═════ ENTRIES PROVIDED
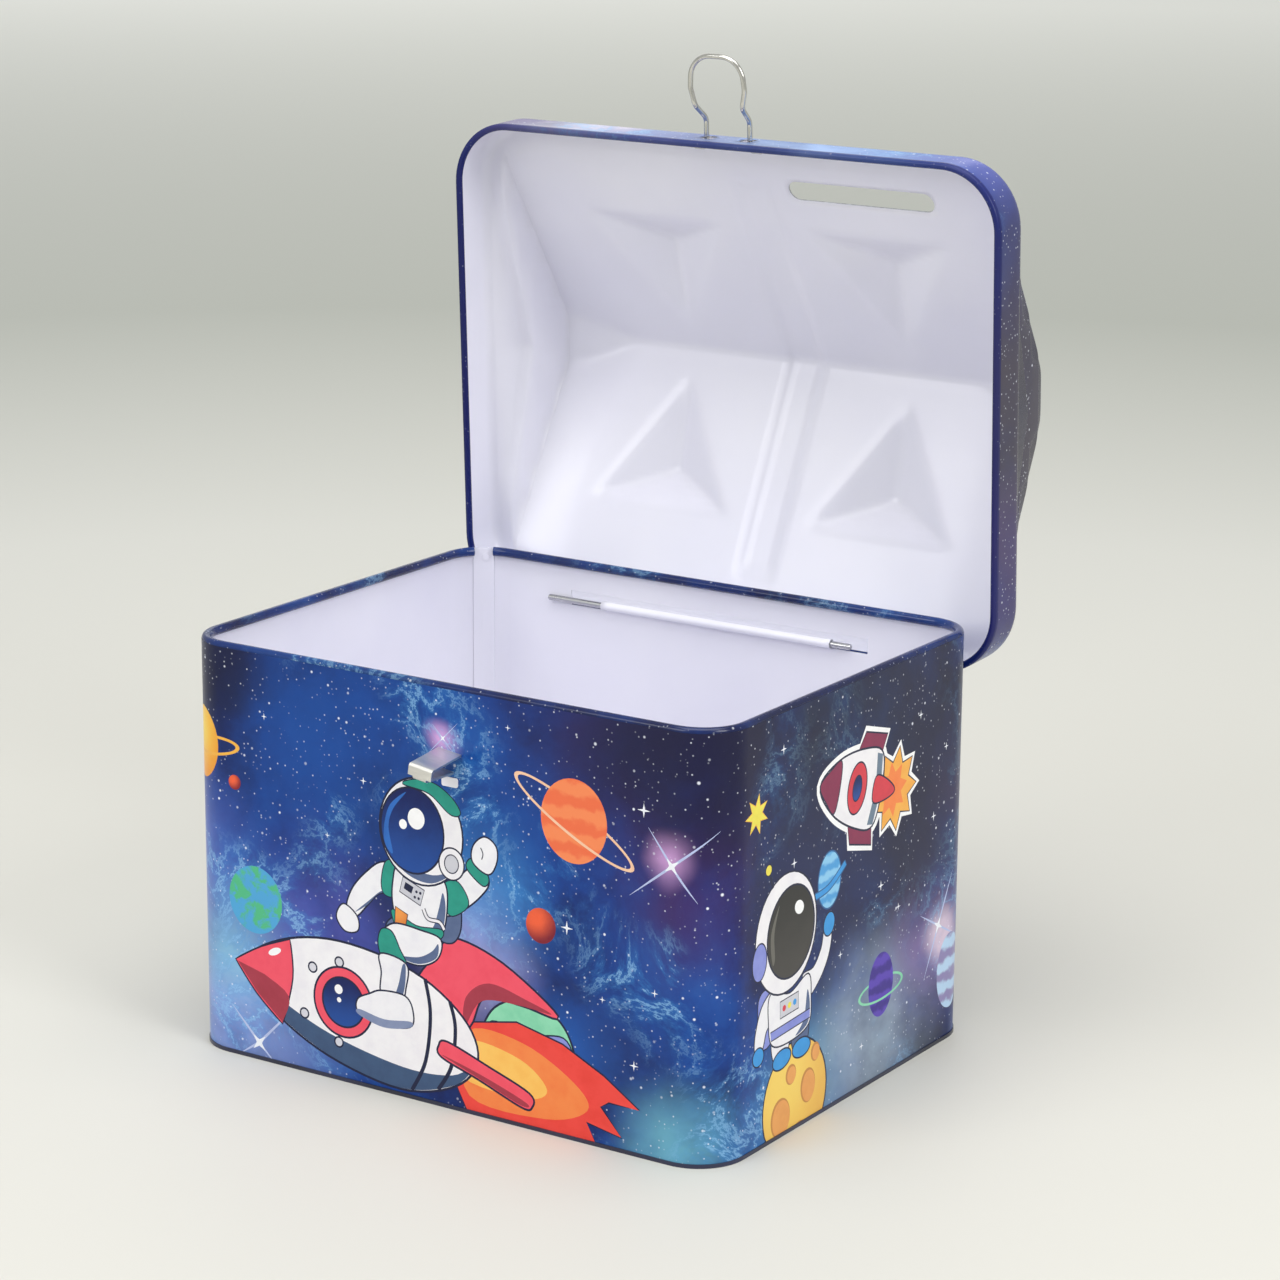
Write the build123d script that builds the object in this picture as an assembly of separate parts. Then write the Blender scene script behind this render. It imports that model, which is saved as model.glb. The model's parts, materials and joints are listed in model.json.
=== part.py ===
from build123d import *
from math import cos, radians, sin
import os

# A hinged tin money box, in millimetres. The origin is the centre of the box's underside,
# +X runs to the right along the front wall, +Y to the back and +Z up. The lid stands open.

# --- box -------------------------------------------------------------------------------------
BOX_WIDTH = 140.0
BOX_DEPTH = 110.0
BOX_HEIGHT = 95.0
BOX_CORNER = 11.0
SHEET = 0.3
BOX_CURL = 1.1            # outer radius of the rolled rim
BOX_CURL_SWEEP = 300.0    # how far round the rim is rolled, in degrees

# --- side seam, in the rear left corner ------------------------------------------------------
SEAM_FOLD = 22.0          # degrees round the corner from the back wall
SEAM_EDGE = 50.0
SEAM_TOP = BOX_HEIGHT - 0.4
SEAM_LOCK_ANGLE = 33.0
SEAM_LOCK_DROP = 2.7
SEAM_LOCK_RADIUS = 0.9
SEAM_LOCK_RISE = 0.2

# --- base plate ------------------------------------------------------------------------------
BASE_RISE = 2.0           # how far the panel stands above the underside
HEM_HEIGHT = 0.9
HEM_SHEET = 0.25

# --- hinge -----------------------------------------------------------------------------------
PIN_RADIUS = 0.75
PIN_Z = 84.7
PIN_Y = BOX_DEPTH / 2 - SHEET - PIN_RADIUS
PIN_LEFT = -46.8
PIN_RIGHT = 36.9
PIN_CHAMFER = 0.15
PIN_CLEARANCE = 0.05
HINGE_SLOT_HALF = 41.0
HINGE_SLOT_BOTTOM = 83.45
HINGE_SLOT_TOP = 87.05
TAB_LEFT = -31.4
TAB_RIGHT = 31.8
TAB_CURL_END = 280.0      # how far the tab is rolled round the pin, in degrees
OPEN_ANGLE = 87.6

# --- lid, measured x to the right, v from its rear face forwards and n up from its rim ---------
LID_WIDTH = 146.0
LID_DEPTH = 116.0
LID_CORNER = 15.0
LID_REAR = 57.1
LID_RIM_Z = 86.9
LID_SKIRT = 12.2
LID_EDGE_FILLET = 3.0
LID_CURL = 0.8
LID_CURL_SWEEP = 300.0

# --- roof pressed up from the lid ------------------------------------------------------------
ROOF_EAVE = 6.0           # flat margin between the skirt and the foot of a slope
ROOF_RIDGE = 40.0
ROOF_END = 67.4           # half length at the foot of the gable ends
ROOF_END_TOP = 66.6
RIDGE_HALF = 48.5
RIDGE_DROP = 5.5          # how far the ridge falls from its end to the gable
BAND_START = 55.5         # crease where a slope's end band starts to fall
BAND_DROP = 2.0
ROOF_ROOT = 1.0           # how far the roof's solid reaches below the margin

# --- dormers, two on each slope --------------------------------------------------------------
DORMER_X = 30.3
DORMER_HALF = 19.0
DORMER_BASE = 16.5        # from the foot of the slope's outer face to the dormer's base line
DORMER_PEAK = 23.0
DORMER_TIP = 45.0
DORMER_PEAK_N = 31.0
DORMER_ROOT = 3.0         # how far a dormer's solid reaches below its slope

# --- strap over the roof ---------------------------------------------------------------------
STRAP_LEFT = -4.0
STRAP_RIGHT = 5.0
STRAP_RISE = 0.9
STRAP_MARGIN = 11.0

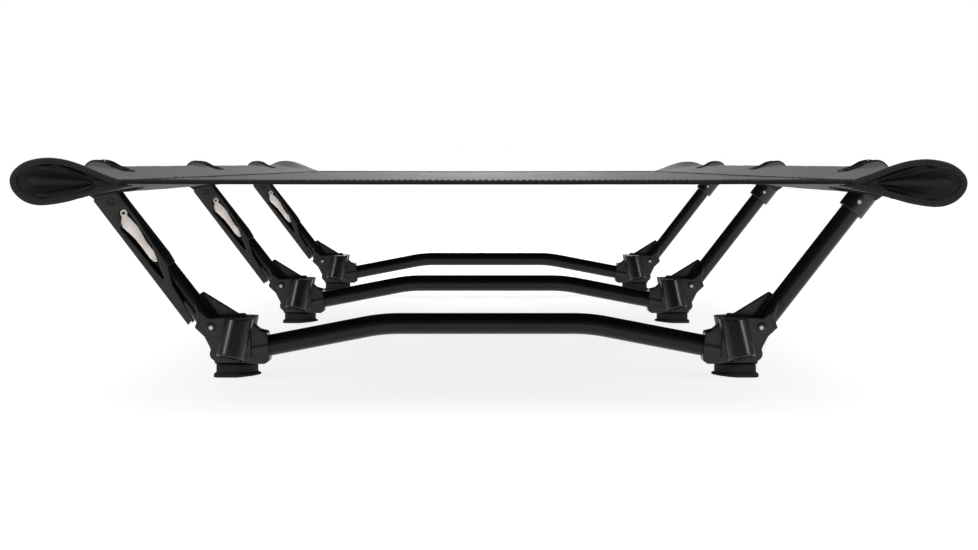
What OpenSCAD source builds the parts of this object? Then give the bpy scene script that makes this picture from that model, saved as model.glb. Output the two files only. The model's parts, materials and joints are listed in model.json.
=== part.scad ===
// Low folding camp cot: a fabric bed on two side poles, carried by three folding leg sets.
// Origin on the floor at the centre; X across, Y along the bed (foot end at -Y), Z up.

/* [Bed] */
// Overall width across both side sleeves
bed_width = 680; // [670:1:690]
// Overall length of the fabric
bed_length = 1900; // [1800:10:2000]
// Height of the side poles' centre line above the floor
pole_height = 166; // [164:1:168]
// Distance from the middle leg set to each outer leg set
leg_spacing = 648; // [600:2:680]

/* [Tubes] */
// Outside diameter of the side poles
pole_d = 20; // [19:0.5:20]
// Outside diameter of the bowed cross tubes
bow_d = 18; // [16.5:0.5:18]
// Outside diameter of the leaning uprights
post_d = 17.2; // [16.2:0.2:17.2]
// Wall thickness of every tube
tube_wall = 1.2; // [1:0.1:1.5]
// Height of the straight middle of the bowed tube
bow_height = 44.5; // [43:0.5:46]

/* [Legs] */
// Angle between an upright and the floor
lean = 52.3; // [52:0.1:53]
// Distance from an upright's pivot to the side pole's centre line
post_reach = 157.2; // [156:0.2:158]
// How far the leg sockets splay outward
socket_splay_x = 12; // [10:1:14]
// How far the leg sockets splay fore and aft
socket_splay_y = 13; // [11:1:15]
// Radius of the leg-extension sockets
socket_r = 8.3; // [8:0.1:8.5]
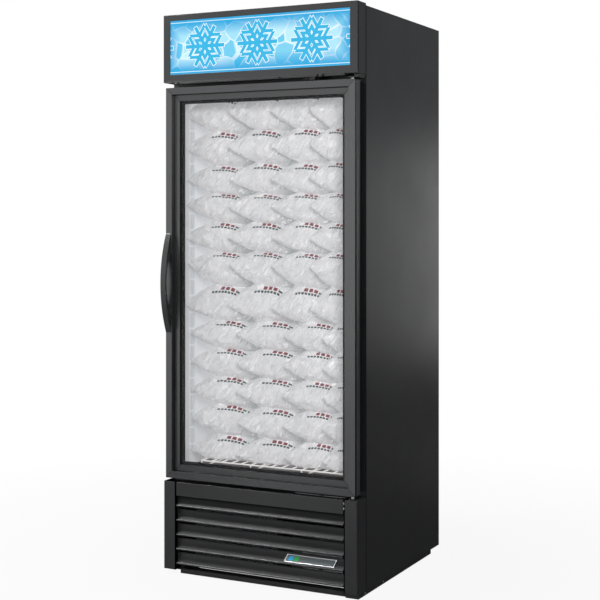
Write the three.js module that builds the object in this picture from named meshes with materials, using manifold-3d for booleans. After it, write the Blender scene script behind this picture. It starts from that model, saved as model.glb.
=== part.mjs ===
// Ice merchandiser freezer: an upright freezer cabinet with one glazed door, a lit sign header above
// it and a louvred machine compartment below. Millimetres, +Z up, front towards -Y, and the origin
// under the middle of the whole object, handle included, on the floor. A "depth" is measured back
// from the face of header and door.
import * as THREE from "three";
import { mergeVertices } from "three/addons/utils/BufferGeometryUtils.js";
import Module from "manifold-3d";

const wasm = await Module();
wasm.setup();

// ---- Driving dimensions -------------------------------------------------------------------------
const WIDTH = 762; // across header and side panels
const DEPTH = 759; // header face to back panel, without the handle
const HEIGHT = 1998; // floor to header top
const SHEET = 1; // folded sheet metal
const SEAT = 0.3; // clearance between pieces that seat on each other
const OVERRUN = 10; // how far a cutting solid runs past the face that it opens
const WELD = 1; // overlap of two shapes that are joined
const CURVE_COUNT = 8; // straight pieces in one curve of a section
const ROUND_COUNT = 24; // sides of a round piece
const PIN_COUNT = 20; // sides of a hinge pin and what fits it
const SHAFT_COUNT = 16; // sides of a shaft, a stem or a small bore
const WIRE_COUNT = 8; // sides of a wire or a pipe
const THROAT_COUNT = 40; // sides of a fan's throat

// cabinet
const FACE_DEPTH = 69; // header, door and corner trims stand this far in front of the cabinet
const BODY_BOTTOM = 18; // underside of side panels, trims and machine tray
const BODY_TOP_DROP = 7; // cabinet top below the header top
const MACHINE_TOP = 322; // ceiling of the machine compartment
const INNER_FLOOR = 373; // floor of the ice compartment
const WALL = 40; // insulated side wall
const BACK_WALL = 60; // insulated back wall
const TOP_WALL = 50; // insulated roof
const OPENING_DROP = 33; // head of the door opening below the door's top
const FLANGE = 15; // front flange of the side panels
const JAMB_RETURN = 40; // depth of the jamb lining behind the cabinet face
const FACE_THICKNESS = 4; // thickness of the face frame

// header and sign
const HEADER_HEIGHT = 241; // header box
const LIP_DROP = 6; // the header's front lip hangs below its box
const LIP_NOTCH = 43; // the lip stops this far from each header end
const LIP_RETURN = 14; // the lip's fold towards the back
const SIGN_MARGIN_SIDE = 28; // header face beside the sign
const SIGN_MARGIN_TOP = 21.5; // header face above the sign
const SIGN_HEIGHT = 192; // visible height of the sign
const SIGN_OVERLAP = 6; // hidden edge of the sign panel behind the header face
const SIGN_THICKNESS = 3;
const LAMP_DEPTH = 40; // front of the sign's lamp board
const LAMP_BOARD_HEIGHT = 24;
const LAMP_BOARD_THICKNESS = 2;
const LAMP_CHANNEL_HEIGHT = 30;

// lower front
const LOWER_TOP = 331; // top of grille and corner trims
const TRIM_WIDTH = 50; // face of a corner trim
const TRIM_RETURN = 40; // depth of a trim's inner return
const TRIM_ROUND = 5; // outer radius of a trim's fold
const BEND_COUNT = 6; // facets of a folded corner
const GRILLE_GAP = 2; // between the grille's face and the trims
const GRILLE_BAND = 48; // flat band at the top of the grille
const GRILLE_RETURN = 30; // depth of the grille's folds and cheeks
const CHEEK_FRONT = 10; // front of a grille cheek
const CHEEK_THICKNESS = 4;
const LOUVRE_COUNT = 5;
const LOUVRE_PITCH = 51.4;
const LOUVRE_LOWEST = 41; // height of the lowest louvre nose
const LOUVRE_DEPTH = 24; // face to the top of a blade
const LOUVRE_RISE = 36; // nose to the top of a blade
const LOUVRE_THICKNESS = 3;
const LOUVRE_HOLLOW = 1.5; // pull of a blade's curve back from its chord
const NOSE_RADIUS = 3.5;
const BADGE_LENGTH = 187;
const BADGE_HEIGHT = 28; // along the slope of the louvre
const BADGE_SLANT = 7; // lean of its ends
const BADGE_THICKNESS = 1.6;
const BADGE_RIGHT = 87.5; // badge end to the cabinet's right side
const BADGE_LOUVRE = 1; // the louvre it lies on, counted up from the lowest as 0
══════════
## WHAT NEEDS TO BE DONE
Please restate only the opening stretch of the records above: every line from the first through the one containing "LID_CURL_SWEEP = 300.0", exactly as written.

## EXERCISE SOLUTION
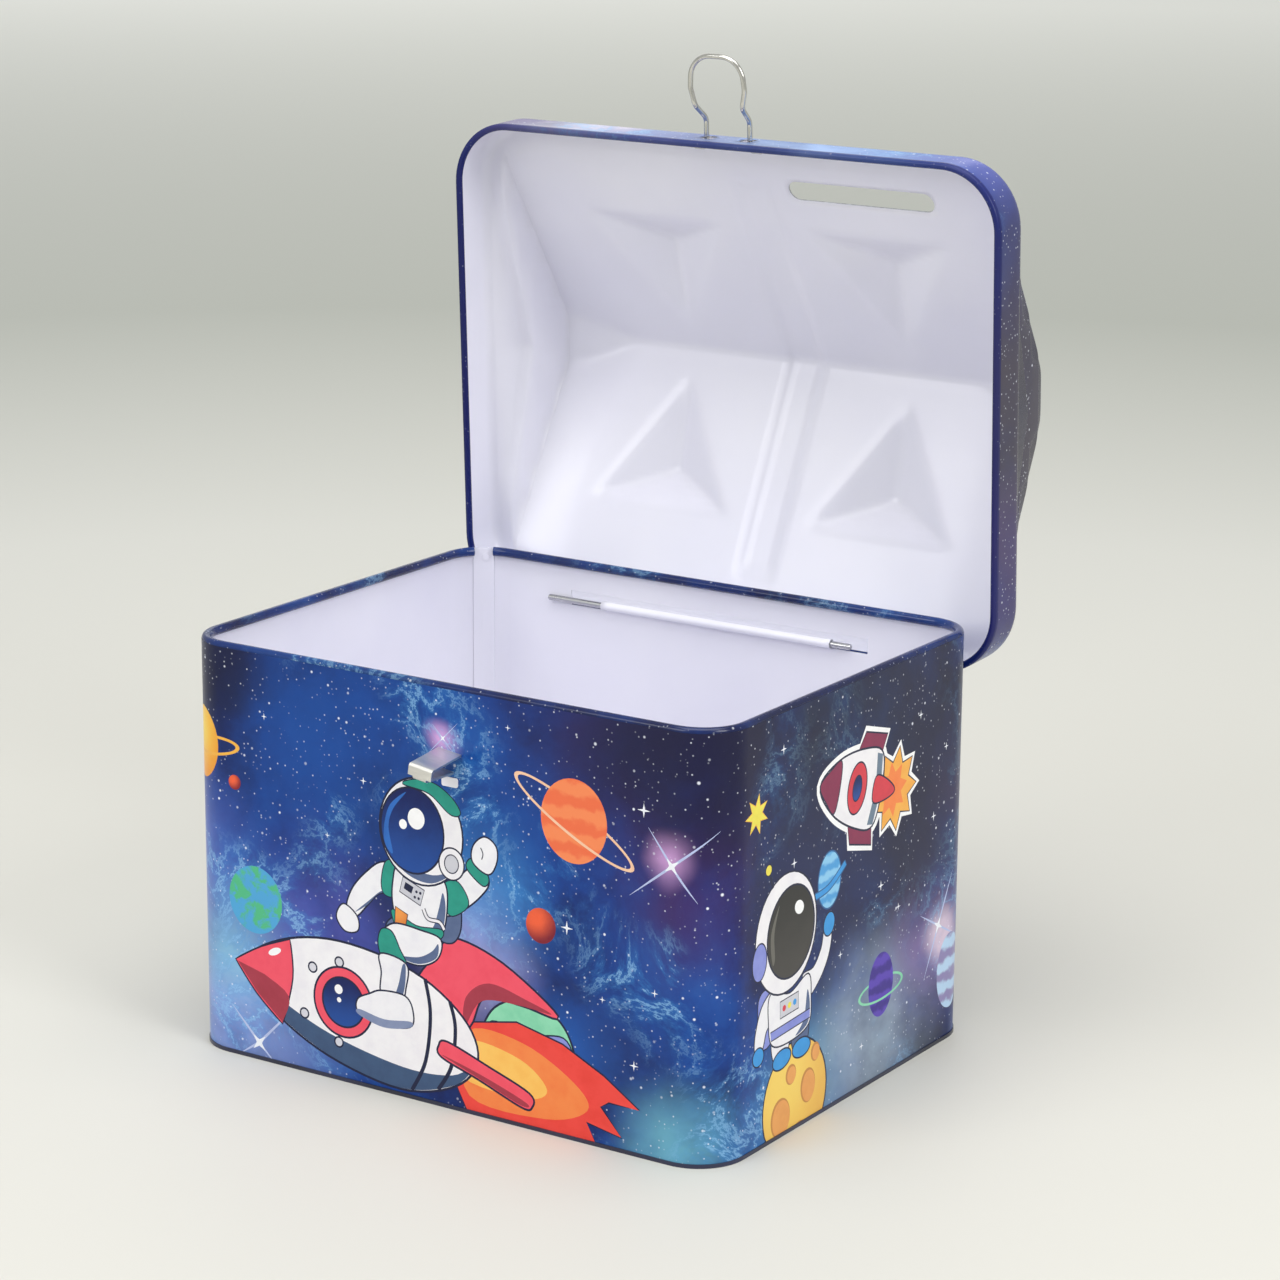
Write the build123d script that builds the object in this picture as an assembly of separate parts. Then write the Blender scene script behind this render. It imports that model, which is saved as model.glb. The model's parts, materials and joints are listed in model.json.
=== part.py ===
from build123d import *
from math import cos, radians, sin
import os

# A hinged tin money box, in millimetres. The origin is the centre of the box's underside,
# +X runs to the right along the front wall, +Y to the back and +Z up. The lid stands open.

# --- box -------------------------------------------------------------------------------------
BOX_WIDTH = 140.0
BOX_DEPTH = 110.0
BOX_HEIGHT = 95.0
BOX_CORNER = 11.0
SHEET = 0.3
BOX_CURL = 1.1            # outer radius of the rolled rim
BOX_CURL_SWEEP = 300.0    # how far round the rim is rolled, in degrees

# --- side seam, in the rear left corner ------------------------------------------------------
SEAM_FOLD = 22.0          # degrees round the corner from the back wall
SEAM_EDGE = 50.0
SEAM_TOP = BOX_HEIGHT - 0.4
SEAM_LOCK_ANGLE = 33.0
SEAM_LOCK_DROP = 2.7
SEAM_LOCK_RADIUS = 0.9
SEAM_LOCK_RISE = 0.2

# --- base plate ------------------------------------------------------------------------------
BASE_RISE = 2.0           # how far the panel stands above the underside
HEM_HEIGHT = 0.9
HEM_SHEET = 0.25

# --- hinge -----------------------------------------------------------------------------------
PIN_RADIUS = 0.75
PIN_Z = 84.7
PIN_Y = BOX_DEPTH / 2 - SHEET - PIN_RADIUS
PIN_LEFT = -46.8
PIN_RIGHT = 36.9
PIN_CHAMFER = 0.15
PIN_CLEARANCE = 0.05
HINGE_SLOT_HALF = 41.0
HINGE_SLOT_BOTTOM = 83.45
HINGE_SLOT_TOP = 87.05
TAB_LEFT = -31.4
TAB_RIGHT = 31.8
TAB_CURL_END = 280.0      # how far the tab is rolled round the pin, in degrees
OPEN_ANGLE = 87.6

# --- lid, measured x to the right, v from its rear face forwards and n up from its rim ---------
LID_WIDTH = 146.0
LID_DEPTH = 116.0
LID_CORNER = 15.0
LID_REAR = 57.1
LID_RIM_Z = 86.9
LID_SKIRT = 12.2
LID_EDGE_FILLET = 3.0
LID_CURL = 0.8
LID_CURL_SWEEP = 300.0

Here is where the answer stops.